**TASK OBJECTIVE:** From the entries that follow, reproduce exactly and only the lines from the line with "# The free tail" to the line with "depsgraph = bpy.context.evaluated_depsgraph_get()", endpoints included.

━━ THE RECORDS ━━

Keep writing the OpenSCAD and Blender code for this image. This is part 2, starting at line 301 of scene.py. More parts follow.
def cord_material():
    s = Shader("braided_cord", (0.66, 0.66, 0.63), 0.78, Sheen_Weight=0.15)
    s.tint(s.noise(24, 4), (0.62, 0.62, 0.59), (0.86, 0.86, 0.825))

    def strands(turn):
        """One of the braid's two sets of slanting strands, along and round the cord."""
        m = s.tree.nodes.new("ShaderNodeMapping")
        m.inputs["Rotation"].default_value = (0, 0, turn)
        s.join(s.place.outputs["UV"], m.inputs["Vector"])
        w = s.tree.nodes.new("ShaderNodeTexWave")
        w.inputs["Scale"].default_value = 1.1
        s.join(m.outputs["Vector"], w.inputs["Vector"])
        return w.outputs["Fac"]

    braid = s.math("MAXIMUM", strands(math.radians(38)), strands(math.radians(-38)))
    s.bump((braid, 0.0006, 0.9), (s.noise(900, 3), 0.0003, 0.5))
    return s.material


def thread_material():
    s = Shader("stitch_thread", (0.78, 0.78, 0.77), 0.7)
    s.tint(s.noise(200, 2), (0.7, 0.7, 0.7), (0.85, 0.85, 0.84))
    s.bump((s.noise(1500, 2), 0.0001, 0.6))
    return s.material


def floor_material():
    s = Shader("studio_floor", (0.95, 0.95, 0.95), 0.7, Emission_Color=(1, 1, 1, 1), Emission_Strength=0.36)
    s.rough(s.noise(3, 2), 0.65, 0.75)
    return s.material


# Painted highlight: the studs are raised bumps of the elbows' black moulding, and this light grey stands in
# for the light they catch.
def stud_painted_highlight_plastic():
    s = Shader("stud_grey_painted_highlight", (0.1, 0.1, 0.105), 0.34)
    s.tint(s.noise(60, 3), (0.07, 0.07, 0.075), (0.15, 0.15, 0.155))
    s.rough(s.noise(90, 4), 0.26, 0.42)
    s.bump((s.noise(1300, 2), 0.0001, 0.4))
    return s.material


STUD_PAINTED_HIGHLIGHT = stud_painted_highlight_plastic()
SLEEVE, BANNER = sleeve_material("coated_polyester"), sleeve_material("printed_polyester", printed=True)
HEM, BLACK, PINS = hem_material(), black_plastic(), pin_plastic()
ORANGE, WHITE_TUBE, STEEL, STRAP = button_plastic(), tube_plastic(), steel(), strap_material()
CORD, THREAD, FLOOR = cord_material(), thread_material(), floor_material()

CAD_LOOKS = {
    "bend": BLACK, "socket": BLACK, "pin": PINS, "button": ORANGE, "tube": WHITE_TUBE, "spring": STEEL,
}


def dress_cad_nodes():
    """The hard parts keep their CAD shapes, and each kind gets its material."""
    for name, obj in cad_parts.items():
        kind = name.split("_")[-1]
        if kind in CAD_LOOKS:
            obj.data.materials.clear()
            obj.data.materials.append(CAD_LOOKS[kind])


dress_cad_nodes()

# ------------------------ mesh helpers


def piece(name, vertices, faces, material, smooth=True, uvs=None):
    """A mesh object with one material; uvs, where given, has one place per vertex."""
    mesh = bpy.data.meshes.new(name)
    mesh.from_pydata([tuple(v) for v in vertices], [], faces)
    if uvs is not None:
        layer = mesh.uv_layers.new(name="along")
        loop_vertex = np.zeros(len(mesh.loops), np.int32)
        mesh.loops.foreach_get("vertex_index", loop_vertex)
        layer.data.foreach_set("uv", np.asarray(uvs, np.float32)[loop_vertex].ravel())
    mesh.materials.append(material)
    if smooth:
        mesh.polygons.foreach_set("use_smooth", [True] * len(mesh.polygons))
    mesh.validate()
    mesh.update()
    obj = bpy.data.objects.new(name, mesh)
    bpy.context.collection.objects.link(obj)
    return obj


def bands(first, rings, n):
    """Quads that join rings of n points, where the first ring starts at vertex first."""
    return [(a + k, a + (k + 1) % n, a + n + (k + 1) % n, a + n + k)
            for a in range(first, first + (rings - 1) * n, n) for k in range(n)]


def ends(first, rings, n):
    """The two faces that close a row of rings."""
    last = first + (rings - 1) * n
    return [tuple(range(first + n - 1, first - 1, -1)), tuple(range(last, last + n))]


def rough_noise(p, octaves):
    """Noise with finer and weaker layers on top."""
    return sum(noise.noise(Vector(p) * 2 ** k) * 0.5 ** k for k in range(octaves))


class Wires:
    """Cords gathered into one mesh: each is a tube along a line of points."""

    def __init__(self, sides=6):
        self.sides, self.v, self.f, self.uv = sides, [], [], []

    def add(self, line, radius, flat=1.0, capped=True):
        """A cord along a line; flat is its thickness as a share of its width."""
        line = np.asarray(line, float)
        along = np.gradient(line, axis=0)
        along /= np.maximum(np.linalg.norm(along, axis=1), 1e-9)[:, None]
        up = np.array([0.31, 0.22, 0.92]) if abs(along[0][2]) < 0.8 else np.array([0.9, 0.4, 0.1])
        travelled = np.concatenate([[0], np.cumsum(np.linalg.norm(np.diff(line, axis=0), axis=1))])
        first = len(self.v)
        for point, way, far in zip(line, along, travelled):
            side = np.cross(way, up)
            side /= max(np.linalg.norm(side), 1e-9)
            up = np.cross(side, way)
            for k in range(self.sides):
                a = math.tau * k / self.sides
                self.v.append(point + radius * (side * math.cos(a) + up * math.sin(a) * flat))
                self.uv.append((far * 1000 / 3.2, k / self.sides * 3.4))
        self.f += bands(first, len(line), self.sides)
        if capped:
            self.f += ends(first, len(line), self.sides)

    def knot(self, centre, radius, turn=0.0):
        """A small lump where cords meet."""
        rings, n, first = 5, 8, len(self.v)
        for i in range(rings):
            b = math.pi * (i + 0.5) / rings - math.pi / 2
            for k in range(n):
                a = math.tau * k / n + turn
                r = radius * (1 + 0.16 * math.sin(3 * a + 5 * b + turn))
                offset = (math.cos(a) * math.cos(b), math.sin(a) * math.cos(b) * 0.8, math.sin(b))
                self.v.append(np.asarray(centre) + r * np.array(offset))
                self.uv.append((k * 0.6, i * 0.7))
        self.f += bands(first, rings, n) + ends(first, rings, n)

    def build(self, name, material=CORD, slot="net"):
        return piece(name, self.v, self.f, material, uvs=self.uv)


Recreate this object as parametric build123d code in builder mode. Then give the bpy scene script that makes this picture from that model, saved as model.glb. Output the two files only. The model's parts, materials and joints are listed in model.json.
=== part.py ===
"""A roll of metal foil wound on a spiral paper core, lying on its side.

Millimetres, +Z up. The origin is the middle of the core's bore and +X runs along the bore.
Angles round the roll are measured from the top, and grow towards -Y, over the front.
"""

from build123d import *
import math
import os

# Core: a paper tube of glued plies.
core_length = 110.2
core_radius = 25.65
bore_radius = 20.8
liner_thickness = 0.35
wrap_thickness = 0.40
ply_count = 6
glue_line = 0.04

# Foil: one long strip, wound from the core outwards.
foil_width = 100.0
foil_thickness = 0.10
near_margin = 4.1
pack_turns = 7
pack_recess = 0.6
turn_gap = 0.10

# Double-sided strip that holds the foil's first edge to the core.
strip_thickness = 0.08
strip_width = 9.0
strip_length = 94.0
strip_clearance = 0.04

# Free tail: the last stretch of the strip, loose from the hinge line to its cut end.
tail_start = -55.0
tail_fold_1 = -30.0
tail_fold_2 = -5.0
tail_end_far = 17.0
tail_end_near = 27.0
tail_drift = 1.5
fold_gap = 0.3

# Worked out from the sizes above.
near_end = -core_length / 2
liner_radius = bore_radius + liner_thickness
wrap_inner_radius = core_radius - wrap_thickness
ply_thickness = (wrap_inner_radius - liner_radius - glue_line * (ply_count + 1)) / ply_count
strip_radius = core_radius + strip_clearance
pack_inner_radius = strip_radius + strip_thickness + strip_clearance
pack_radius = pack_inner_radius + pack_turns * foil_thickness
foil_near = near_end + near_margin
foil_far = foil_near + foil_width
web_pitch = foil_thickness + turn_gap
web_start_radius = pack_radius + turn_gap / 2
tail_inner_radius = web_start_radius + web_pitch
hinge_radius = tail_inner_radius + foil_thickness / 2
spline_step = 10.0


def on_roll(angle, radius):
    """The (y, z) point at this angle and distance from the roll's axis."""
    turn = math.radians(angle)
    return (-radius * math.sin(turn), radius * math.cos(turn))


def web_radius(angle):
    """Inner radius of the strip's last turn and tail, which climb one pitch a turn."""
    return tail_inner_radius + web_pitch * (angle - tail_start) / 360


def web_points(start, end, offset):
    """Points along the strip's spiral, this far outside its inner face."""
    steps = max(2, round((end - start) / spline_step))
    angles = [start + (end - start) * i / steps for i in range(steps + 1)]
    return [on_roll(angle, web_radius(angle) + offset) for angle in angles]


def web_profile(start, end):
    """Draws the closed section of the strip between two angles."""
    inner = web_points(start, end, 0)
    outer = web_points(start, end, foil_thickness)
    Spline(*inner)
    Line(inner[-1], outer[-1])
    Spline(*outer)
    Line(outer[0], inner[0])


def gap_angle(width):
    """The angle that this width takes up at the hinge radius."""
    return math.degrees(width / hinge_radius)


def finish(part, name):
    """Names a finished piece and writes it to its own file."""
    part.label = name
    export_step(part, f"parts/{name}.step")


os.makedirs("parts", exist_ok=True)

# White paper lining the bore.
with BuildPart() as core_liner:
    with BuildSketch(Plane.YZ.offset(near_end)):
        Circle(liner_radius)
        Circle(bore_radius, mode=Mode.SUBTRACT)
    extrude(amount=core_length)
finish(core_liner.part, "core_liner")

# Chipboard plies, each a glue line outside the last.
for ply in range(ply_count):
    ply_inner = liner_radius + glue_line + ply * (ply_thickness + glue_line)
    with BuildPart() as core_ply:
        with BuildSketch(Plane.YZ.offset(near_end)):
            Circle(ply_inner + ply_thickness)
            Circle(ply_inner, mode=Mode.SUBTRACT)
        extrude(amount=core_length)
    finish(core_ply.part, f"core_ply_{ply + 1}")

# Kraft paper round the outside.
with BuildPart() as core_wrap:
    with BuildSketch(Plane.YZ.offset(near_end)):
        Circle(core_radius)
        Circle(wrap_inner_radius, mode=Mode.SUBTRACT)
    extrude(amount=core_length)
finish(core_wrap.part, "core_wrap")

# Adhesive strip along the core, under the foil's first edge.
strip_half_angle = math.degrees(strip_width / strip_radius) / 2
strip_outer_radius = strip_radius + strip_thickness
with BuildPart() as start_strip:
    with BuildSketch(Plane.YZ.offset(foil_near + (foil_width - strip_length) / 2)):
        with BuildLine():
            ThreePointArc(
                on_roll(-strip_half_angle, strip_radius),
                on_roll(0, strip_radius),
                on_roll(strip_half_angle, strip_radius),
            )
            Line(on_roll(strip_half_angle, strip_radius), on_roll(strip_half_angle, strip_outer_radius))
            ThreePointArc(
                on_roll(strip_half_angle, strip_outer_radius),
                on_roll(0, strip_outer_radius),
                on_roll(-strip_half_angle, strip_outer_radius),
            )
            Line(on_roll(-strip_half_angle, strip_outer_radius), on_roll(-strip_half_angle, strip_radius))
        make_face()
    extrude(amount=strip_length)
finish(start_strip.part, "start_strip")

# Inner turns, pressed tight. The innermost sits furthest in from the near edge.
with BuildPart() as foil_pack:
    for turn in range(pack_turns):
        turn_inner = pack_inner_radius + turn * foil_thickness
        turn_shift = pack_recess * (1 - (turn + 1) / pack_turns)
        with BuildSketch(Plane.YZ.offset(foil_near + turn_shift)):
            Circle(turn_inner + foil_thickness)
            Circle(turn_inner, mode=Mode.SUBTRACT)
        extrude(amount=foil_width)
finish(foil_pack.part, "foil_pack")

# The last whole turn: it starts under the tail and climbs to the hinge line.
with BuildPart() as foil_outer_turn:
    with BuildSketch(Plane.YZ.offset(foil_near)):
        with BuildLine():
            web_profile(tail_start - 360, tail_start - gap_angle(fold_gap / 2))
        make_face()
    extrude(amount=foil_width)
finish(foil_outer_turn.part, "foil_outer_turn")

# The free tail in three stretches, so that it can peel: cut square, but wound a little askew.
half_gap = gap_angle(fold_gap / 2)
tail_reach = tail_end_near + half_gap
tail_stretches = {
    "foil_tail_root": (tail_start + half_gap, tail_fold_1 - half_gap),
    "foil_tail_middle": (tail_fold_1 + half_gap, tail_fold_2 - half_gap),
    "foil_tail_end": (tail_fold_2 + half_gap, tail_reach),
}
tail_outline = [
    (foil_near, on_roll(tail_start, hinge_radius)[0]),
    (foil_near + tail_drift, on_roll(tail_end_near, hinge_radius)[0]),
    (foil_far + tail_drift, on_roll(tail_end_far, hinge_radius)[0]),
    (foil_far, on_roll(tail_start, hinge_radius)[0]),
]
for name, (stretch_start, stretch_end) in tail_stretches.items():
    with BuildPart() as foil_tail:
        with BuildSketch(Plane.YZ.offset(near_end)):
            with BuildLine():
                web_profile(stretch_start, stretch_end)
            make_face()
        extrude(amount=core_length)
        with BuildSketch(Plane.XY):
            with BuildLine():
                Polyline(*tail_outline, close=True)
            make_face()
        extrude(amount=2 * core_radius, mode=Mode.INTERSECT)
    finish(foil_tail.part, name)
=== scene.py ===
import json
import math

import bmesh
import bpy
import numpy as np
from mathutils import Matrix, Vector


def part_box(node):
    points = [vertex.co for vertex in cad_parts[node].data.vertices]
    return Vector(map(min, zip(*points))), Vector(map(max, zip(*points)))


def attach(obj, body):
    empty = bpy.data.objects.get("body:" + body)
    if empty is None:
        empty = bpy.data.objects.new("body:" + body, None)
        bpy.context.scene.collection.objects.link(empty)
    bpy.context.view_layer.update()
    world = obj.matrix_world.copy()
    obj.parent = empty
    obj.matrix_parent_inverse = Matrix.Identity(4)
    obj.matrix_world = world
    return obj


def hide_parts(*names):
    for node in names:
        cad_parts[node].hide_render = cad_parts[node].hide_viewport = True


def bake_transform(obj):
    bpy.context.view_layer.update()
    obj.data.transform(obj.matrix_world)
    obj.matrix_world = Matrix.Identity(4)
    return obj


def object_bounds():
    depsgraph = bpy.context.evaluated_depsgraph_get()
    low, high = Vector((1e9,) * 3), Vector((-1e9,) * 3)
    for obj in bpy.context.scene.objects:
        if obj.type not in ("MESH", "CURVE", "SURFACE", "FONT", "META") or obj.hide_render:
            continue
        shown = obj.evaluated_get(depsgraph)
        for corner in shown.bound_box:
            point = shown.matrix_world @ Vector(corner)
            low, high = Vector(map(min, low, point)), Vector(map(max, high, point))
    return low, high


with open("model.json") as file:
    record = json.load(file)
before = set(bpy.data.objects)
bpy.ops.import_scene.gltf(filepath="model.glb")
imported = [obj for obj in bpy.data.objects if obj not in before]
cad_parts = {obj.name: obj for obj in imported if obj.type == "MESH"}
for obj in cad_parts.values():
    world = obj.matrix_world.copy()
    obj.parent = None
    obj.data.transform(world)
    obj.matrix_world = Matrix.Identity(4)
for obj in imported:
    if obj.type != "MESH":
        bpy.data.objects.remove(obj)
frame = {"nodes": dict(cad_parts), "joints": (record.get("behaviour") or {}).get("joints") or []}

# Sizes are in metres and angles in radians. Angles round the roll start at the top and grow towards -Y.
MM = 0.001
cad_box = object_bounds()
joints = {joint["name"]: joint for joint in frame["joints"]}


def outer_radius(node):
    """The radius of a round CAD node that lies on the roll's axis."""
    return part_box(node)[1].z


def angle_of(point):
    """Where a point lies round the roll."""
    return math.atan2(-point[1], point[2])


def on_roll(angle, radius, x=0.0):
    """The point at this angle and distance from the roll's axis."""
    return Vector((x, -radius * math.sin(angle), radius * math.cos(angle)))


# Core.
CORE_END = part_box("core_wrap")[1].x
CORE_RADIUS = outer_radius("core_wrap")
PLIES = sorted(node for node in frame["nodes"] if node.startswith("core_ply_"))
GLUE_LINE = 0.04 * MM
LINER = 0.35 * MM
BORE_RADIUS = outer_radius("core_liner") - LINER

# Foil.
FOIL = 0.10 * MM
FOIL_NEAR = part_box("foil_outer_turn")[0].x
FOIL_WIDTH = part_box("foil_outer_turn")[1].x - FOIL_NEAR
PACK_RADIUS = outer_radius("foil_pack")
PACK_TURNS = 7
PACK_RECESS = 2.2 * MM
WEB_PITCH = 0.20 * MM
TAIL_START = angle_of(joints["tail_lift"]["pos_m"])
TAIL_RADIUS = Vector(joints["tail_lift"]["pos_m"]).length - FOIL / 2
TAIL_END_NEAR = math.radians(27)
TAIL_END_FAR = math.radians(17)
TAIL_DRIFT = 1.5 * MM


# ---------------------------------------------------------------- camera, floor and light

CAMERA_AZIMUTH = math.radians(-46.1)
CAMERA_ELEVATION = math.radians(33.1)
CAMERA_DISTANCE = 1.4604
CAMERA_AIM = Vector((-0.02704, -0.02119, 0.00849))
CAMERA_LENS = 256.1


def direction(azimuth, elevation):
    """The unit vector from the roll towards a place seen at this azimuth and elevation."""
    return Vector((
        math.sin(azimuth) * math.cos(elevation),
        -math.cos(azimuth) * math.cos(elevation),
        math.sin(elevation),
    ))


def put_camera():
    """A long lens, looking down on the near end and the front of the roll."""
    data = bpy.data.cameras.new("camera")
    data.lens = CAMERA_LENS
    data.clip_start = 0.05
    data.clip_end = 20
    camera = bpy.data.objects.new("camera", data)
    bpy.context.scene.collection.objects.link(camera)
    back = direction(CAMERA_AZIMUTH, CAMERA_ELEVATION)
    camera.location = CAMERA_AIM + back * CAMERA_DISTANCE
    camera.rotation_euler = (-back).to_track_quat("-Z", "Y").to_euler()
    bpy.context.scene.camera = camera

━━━

**COMPLETE RESPONSE:**
# The free tail in three stretches, so that it can peel: cut square, but wound a little askew.
half_gap = gap_angle(fold_gap / 2)
tail_reach = tail_end_near + half_gap
tail_stretches = {
    "foil_tail_root": (tail_start + half_gap, tail_fold_1 - half_gap),
    "foil_tail_middle": (tail_fold_1 + half_gap, tail_fold_2 - half_gap),
    "foil_tail_end": (tail_fold_2 + half_gap, tail_reach),
}
tail_outline = [
    (foil_near, on_roll(tail_start, hinge_radius)[0]),
    (foil_near + tail_drift, on_roll(tail_end_near, hinge_radius)[0]),
    (foil_far + tail_drift, on_roll(tail_end_far, hinge_radius)[0]),
    (foil_far, on_roll(tail_start, hinge_radius)[0]),
]
for name, (stretch_start, stretch_end) in tail_stretches.items():
    with BuildPart() as foil_tail:
        with BuildSketch(Plane.YZ.offset(near_end)):
            with BuildLine():
                web_profile(stretch_start, stretch_end)
            make_face()
        extrude(amount=core_length)
        with BuildSketch(Plane.XY):
            with BuildLine():
                Polyline(*tail_outline, close=True)
            make_face()
        extrude(amount=2 * core_radius, mode=Mode.INTERSECT)
    finish(foil_tail.part, name)
=== scene.py ===
import json
import math

import bmesh
import bpy
import numpy as np
from mathutils import Matrix, Vector


def part_box(node):
    points = [vertex.co for vertex in cad_parts[node].data.vertices]
    return Vector(map(min, zip(*points))), Vector(map(max, zip(*points)))


def attach(obj, body):
    empty = bpy.data.objects.get("body:" + body)
    if empty is None:
        empty = bpy.data.objects.new("body:" + body, None)
        bpy.context.scene.collection.objects.link(empty)
    bpy.context.view_layer.update()
    world = obj.matrix_world.copy()
    obj.parent = empty
    obj.matrix_parent_inverse = Matrix.Identity(4)
    obj.matrix_world = world
    return obj


def hide_parts(*names):
    for node in names:
        cad_parts[node].hide_render = cad_parts[node].hide_viewport = True


def bake_transform(obj):
    bpy.context.view_layer.update()
    obj.data.transform(obj.matrix_world)
    obj.matrix_world = Matrix.Identity(4)
    return obj


def object_bounds():
    depsgraph = bpy.context.evaluated_depsgraph_get()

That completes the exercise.